Today’s CPI data from the Labor Department came in at up 1.1%, with the core rate up 0.3%, both higher than expected. The equity futures reacted negatively to the news. This is a confirmation of what most of us have been expected. Namely, that prices will continue to trend higher as the dollar slides.

Ben Bernanke’s testimony before Congress yesterday didn’t really do much to instill confidence yesterday and he is set to speak again today. Secretary Paulsen was also present to testify with Bernanke and we still find him totally not credible. Clearly, based on the reaction in stocks yesterday, the Street is more apprehensive than ever that Bernanke and Paulsen’s recommendations for addressing the financial system breakdowns of late will have any near to mid-term positive impact. Interestingly, oil prices fell $6.45 per barrel yesterday, the biggest drop in 17 years, on the heels of comments from Bernanke that the U.S. economy will likely further slow, giving oil traders cause to recalibrate demand expectations for oil lower.Recently, OPEC has lowered its demand forecast for 2008 to an increase of 1.2% from 1.28%. Oil is trading at $137.51 this morning, down $1.21.

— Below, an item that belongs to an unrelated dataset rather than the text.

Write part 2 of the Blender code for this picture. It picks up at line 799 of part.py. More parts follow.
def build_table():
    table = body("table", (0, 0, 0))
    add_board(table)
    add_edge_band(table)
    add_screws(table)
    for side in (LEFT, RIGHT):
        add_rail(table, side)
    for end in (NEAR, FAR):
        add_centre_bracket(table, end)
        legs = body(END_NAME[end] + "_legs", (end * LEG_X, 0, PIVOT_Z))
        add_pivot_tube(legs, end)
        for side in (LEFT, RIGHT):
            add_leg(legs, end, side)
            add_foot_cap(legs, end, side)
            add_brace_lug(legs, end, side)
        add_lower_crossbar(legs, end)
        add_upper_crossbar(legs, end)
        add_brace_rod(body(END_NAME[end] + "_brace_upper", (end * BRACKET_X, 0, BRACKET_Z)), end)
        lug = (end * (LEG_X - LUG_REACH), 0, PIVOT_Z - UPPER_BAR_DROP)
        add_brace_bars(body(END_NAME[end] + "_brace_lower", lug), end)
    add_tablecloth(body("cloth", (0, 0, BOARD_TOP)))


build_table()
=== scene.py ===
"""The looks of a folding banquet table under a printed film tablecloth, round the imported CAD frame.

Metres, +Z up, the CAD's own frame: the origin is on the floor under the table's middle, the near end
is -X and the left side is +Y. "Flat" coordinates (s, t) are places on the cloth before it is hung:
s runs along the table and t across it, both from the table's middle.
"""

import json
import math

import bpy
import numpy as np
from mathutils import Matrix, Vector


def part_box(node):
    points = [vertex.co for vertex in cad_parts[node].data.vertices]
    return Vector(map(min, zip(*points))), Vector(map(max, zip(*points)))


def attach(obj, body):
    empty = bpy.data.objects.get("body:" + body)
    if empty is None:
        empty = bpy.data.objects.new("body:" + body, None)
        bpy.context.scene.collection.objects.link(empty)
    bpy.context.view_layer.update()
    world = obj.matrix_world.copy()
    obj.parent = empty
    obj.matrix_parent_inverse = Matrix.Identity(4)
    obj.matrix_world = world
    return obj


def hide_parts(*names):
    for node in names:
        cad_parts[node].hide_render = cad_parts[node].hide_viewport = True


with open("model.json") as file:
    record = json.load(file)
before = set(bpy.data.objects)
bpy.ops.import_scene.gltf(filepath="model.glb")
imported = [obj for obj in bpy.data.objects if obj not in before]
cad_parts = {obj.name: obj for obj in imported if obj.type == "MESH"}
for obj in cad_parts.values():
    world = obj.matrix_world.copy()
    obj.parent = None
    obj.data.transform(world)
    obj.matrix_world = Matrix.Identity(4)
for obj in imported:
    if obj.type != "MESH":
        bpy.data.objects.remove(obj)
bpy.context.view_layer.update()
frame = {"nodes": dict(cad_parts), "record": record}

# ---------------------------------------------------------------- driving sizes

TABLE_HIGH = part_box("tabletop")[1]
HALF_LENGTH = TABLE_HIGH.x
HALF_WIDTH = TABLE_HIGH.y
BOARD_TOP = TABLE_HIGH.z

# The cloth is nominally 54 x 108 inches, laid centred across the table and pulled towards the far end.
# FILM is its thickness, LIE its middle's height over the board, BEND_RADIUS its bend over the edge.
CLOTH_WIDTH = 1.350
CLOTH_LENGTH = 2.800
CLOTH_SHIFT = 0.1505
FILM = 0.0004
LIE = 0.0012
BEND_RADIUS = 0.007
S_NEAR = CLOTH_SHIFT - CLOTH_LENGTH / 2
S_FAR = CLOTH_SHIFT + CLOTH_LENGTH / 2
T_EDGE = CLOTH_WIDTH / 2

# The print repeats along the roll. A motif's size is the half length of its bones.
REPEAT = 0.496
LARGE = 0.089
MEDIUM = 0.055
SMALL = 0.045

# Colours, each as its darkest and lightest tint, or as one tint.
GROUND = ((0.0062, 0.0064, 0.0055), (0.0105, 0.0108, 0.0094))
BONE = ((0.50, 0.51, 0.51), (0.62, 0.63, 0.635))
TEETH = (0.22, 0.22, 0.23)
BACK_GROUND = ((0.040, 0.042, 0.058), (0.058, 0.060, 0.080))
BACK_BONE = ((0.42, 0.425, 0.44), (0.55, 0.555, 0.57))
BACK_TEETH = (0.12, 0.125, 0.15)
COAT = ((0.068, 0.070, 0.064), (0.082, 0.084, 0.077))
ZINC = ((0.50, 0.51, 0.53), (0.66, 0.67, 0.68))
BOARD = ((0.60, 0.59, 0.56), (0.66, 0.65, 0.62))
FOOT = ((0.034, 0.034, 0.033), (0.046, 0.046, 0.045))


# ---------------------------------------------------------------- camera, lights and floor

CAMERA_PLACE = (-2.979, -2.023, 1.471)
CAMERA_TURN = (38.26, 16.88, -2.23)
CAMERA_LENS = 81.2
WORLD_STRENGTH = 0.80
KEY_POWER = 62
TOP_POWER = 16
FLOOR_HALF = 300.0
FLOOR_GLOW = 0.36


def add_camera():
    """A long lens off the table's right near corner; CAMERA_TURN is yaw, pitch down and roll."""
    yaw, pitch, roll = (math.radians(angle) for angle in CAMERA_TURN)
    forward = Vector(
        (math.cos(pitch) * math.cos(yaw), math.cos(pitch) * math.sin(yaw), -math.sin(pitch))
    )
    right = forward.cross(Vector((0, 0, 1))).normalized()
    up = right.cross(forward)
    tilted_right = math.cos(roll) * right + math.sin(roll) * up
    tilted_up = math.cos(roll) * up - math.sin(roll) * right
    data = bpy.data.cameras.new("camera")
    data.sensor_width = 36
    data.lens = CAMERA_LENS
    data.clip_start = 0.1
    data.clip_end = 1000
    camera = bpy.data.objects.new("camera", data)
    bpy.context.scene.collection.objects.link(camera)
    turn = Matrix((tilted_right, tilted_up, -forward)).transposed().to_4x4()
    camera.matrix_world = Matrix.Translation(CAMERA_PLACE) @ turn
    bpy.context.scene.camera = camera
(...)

This morning the dollar is trading lower against most of its peers, with the euro at $1.5929 and the British pound at $2.004. Gold is trading lower, to the $974 level, down from $986 in yesterday’s session. Our outlook for gold remains moderately bullish due to the fact that we think the dollar will continue to slide. The dollar hit record lows against the euro yesterday. Bloomberg reported this morning that global confidence continues to slide, as its Bloomberg Professional Global Confidence Index fell to 10.3 from 21 last June. This was the weakest reading since the survey began.

On the corporate front,

·         Intel (Nasdaq:INTC) announced after the close yesterday, with profit increasing 25 percent to $1.6 billion, or $0.28 per share, beating expectations, on record sales of $9.5 billion, up 9 percent and higher than expected.

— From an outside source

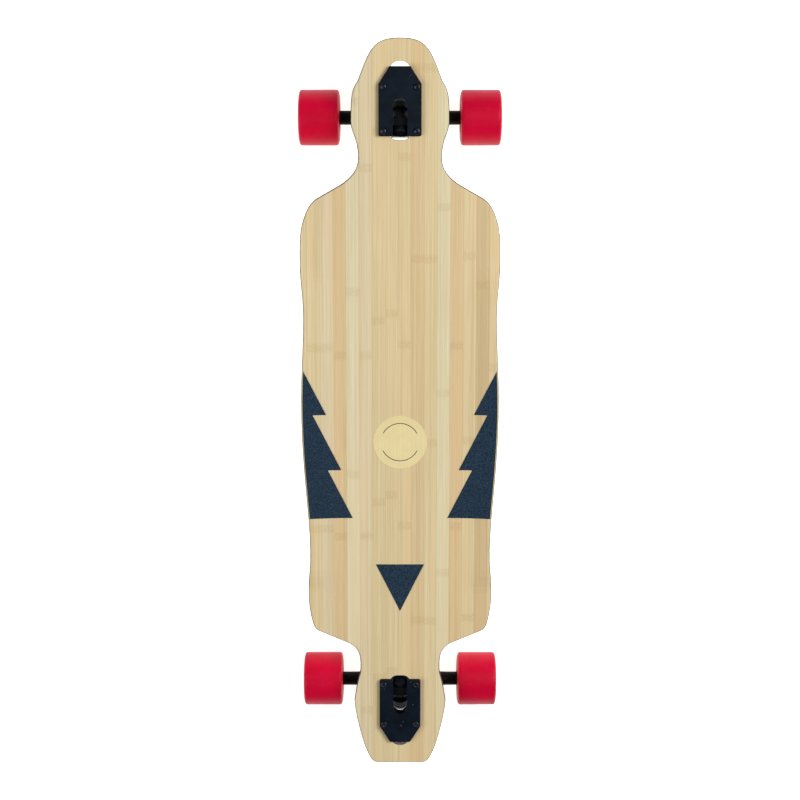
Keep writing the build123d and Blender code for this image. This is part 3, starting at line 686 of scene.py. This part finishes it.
axle = {"radius": 4.0, "pitch": 1.0, "threadDepth": 0.55, "threadLength": 8.5}

for end in ends:
    body = end + "_hanger_body"
    span = spanOf(pointsOf(end + "_axle"), (1, 0, 0))
    length, r = span["length"] / mm, axle["radius"]
    rod = bmesh.new()
    turned(rod, standing(span["start"], (1, 0, 0)), [
        (0, 0.0), (r - 0.9, 0.0), *thread(r, 0.7, axle["threadLength"], axle["pitch"], axle["threadDepth"]),
        (r, axle["threadLength"] + 0.3), (r, length / 2), (r, length - axle["threadLength"] - 0.3),
        *thread(r, length - axle["threadLength"], length - 0.7, axle["pitch"], axle["threadDepth"]),
        (r - 0.9, length), (0, length),
    ])
    addPiece(end + "_axle_rod", rod, "steel", body, "steel", end + "_axle", angle=35)
    nuts, collars = bmesh.new(), bmesh.new()
    for points in corners(pointsOf(end + "_axle_nuts"), alsoY=False):
        way = (1 if points[0].x > 0 else -1, 0, 0)
        span = spanOf(points, way)
        lockNut(nuts, collars, standing(span["start"], way), span["length"] / mm, axleNut)
    addPiece(end + "_axle_locknuts", nuts, "steel", body, "steel", end + "_axle_nuts", angle=30)
    addPiece(end + "_axle_collars", collars, "nylon", body, "steel")
print("axles made")

wheel = {
    "radius": 35.0, "halfWidth": 26.0, "corner": 3.5, "bulge": 1.0, "mouth": 19.0, "recess": 14.5,
    "coreHalf": 13.0, "coreRadius": 17.0, "groove": 22.0, "grooveDepth": 0.3, "ribs": 9, "ribHeight": 1.7,
    "ribFrom": 11.3, "ribTo": 14.4, "ribWidth": 1.5,
}
shield = {"inner": 6.2, "outer": 9.2, "thickness": 0.4, "middles": (-8.5, 8.5), "level": 2.8}


def tyreHalf():  # from the core out to the tread, on the outer side
    face = wheel["halfWidth"] - wheel["bulge"]
    inner, outer = wheel["mouth"], wheel["radius"] - wheel["corner"]
    core, recess = wheel["coreHalf"], wheel["recess"]
    points = [(wheel["coreRadius"], core), (recess, core)]
    for share in (0.06, 0.3, 0.6, 0.9):  # the recess widens as it nears the face
        points.append((recess + (inner - recess) * share ** 1.15, core + (face - core) * share))
    points.append((inner - 0.1, face - 0.35))
    for step in range(25):
        r = inner + 0.35 + (outer - inner - 0.35) * step / 24
        bulge = wheel["bulge"] * (1 - ((r - (inner + outer) / 2) / ((outer - inner) / 2)) ** 2)
        groove = wheel["grooveDepth"] * max(0.0, 1 - abs(r - wheel["groove"]) / 0.6)
        points.append((r, face + bulge - groove))
    for step in range(1, 9):
        angle = math.pi / 2 * step / 8
        corner = wheel["corner"]
        points.append((outer + corner * math.sin(angle), face - corner + corner * math.cos(angle)))
    for share in (0.9, 0.6, 0.3):
        points.append((wheel["radius"], (face - wheel["corner"]) * share))
    return points


def addWheel(end, side):
    body = f"{end}_{side}_wheel_body"
    stem = f"{end}_{side}_"
    way = (1 if side == "right" else -1, 0, 0)
    span = spanOf(pointsOf(stem + "wheel_tyre"), way)
    place = standing((span["start"] + span["end"]) / 2, way)
    tread = bmesh.new()
    half = tyreHalf()
    turned(tread, place, half + [(r, -z) for r, z in reversed(half)], steps=144, closed=True)
    addPiece(stem + "tyre_moulding", tread, "tyre", body, "red_urethane", stem + "wheel_tyre", angle=40)
    ribs = bmesh.new()
    for face in (-1, 1):
        for number in range(wheel["ribs"]):
            turn = Matrix.Rotation(math.tau * (number + 0.25) / wheel["ribs"], 4, "Z")
            size = (wheel["ribTo"] - wheel["ribFrom"], wheel["ribWidth"], wheel["ribHeight"])
            level = face * (wheel["coreHalf"] + size[2] / 2 - 0.1)
            shift = Matrix.Translation(Vector(((wheel["ribFrom"] + wheel["ribTo"]) / 2, 0.0, level)) * mm)
            stretch = Matrix.Diagonal((*[v * mm for v in size], 1.0))
            made = bmesh.ops.create_cube(ribs, size=1.0, matrix=place @ turn @ shift @ stretch)
            edges = list({edge for vertex in made["verts"] for edge in vertex.link_edges})
            bmesh.ops.bevel(ribs, geom=edges, offset=0.35 * mm, segments=2, affect="EDGES", profile=0.6)
    addPiece(stem + "core_ribs", ribs, "core", body, "wheel_core")
    seals = bmesh.new()
    inner, outer, thick = shield["inner"], shield["outer"], shield["thickness"]
    for middle in shield["middles"]:
        for face in (-1, 1):
            shift = Matrix.Translation((0, 0, (middle + face * shield["level"]) * mm))
            station = place @ shift @ Matrix.Diagonal((1, 1, face, 1))
            turned(seals, station, [
                (inner, 0.0), (outer, 0.0), (outer, thick), (outer - 0.45, thick),
                (outer - 0.65, thick - 0.22), (inner + 0.95, thick - 0.22),
                (inner + 0.75, thick), (inner, thick),
            ], steps=64, closed=True)
    addPiece(stem + "seals", seals, "seal", body, "black_rubber", stem + "bearing_shields", angle=25)


for end, side in wheels:
    addWheel(end, side)
print("wheels made")

ring = {"radius": 24.3, "width": 0.95, "arcs": ((27, 153), (206, 334)), "steps": 60, "height": 0.12}


def addRing():  # two plain printed arcs round the badge
    low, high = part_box("badge")
    centre = (low + high) / 2
    bm = bmesh.new()
    for start, stop in ring["arcs"]:
        rows = []
        for step in range(ring["steps"] + 1):
            angle = math.radians(start + (stop - start) * step / ring["steps"])
            taper = min(1.0, step / 2 + 0.35, (ring["steps"] - step) / 2 + 0.35)
            row = []
            for side, level in ((-1, -0.02), (1, -0.02), (1, ring["height"]), (-1, ring["height"])):
                r = (ring["radius"] + side * ring["width"] / 2 * taper) * mm
                x, y = centre.x + r * math.cos(angle), centre.y + r * math.sin(angle)
                row.append(bm.verts.new((x, y, high.z + level * mm)))
            rows.append(row)
        for first, second in zip(rows, rows[1:]):
            for i in range(4):
                bm.faces.new((first[i], first[(i + 1) % 4], second[(i + 1) % 4], second[i]))
        bm.faces.new(rows[0])
        bm.faces.new(list(reversed(rows[-1])))
    addPiece("badge_ring", bm, "ink", "deck_body", "badge_print", angle=30)


addRing()
print("badge ring printed")

nodeFinishes = {
    "deck": "bamboo", "grip_left": "gripTape", "grip_right": "gripTape", "grip_triangle": "gripTape",
    "badge": "badge", "baseplate": "casting", "hanger": "casting", "pivot_cup": "bushing",
    "kingpin": "blackSteel", "kingpin_nut": "blackSteel", "boardside_bushing": "bushing",
    "roadside_bushing": "bushing", "boardside_washer": "blackSteel", "roadside_washer": "blackSteel",
    "mounting_bolts": "blackSteel", "mounting_nuts": "blackSteel", "axle": "steel",
    "axle_nuts": "steel", "speed_washers": "steel", "bearing_inner_rings": "steel",
    "bearing_spacers": "steel", "wheel_tyre": "tyre", "wheel_core": "core",
    "bearing_outer_rings": "steel", "bearing_balls": "ballSteel", "bearing_shields": "seal",
}
for name, node in cadNodes.items():  # the longest ending that fits names the finish
    for ending in sorted(nodeFinishes, key=len, reverse=True):
        if name == ending or name.endswith("_" + ending):
            coat(node, nodeFinishes[ending])
            break
    else:
        raise ValueError("no finish for " + name)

·         Wells Fargo reported earnings of $1.8 billion down from $2.3 billion Y/Y, on record revenue of $11.5 billion, up 16% Y/Y.  

Delta (NYSE:DAL) reported financial results for the June quarter, with net income of $137 million, or $0.35 per share (excluding special charges). It noted a $1 billion increase in Y/Y fuel input costs. Including special charges, the company lost $1.04 billion, or $2.64 per share.

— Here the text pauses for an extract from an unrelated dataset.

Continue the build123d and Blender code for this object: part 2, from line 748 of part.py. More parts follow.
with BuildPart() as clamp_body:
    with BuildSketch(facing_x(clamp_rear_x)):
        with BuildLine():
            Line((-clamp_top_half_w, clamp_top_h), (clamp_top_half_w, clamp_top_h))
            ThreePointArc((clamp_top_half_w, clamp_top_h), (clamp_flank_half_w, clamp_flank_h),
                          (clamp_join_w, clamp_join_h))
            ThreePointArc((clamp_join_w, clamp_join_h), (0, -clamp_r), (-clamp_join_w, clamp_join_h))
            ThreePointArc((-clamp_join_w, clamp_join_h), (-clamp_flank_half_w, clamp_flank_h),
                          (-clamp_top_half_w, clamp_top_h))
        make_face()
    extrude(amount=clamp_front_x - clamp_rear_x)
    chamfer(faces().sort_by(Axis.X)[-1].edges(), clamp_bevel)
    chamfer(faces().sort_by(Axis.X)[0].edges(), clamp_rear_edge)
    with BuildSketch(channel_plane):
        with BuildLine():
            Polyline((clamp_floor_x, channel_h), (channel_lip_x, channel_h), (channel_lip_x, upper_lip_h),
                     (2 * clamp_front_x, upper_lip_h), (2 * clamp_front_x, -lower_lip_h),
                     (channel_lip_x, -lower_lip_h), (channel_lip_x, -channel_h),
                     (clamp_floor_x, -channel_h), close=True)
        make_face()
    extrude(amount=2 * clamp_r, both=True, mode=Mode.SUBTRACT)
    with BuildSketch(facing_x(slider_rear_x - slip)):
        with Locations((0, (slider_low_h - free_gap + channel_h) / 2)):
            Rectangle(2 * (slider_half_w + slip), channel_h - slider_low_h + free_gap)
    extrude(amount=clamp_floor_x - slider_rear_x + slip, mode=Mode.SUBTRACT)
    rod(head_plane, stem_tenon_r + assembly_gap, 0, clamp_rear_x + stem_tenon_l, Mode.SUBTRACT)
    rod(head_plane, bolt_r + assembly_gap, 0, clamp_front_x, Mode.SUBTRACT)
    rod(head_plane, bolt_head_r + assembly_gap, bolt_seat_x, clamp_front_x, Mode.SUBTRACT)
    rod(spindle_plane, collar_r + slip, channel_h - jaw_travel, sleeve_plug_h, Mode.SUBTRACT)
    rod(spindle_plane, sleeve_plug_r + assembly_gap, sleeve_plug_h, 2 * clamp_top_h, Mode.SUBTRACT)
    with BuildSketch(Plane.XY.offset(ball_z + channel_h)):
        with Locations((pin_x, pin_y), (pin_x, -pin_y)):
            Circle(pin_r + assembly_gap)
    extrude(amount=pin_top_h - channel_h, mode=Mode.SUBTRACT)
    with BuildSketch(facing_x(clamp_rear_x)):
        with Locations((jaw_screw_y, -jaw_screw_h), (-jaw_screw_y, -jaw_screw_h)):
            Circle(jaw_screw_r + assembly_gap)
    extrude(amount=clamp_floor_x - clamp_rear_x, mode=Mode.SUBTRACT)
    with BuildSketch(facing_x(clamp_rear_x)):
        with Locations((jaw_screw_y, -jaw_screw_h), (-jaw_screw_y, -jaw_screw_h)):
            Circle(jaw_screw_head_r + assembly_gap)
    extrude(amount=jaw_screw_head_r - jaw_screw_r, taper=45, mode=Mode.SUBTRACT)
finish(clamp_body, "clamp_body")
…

·         Abbott Labs (NYSE:ABT) reported earnings of $1.32 billion, or $0.85, up 34.5% on sales of $7.3 billion, a 18.8% Y/Y increase.

·         LDK Solar (NYSE:LDK) announced this morning that it has signed a 10-year contract to supply about 400MW of solar wafers to Photovoltech. LDK will deliver the wafers from 2009 to 2018.

The Small Cap Pulse basket of 16 recommendations, since the re-launch of Small Cap Pulse, are up on average 12%, while the DJIA is down 16%, the Nasdaq is down 9% and the S&P 500 is down 14%.

In terms of what we expect in today’s session, more downward pressure. Higher inflation, slower growth, ongoing concerns about solvency of the banking systems, credit tightness in the financial services markets, a still-reeling housing market, declining consumer and global confidence, negative personal savings, record credit debt, a softening labor market and a dollar which continues its slide – all of the factors are going to weigh on the markets and translate into lower stock prices for the foreseeable future. The Fed and Treasury secretary have proven almost feckless in their ability to anticipate where the next problem will arise, as well as in their ability to address them competently.  

Wisdom, Fools and Folly

Arthur Levitt, former SEC Chairman, this morning on Bloomberg commented this morning on the “irony” of the numbers over at Freddie and Fannie not adding up, and cautioned that whenever you have government involved you are going to have problems. Levitt said that “Paulsen knows full well that Freddie and Fannie are not healthy right now” and that he and Bernanke are doing what they can to address systemic risk. Levitt’s commentary was much more empathetic than Jim Rogers, who described the Treasury Department’s plan to buttress Freddie and Fannie as “an unmitigated disaster.”

Fearless PredictionsWe are keeping tabs and will maintain a tally on forecasts for oil prices from market watchers:

CIBC’s Jeff Rubin is forecasting $150 oil prices for 2009 and $200 oil prices for 2010, which, “under prevailing refinery margins” would put gas prices at $7 per gallon. He also anticipates stagflation in the headwinds. But then there is CIBC's oil and gas group, lead by Rob Plexman, who is calling for $125 a barrel oil in 2009 and 2010.

ICF International’s Kevin Petak doesn’t think that $140 prices per barrel are sustainable and thinks oil prices will correct back to the $70 to $80 level by 2010.

Goldman Sachs expects Brent crude would rise to an average $140 in 2009 and peak at $150 in 2010 and then prices would ease to an average $140 in 2011 and $85 in 2012.

Fast Facts

·         The national debt is up to $9.05 trillion.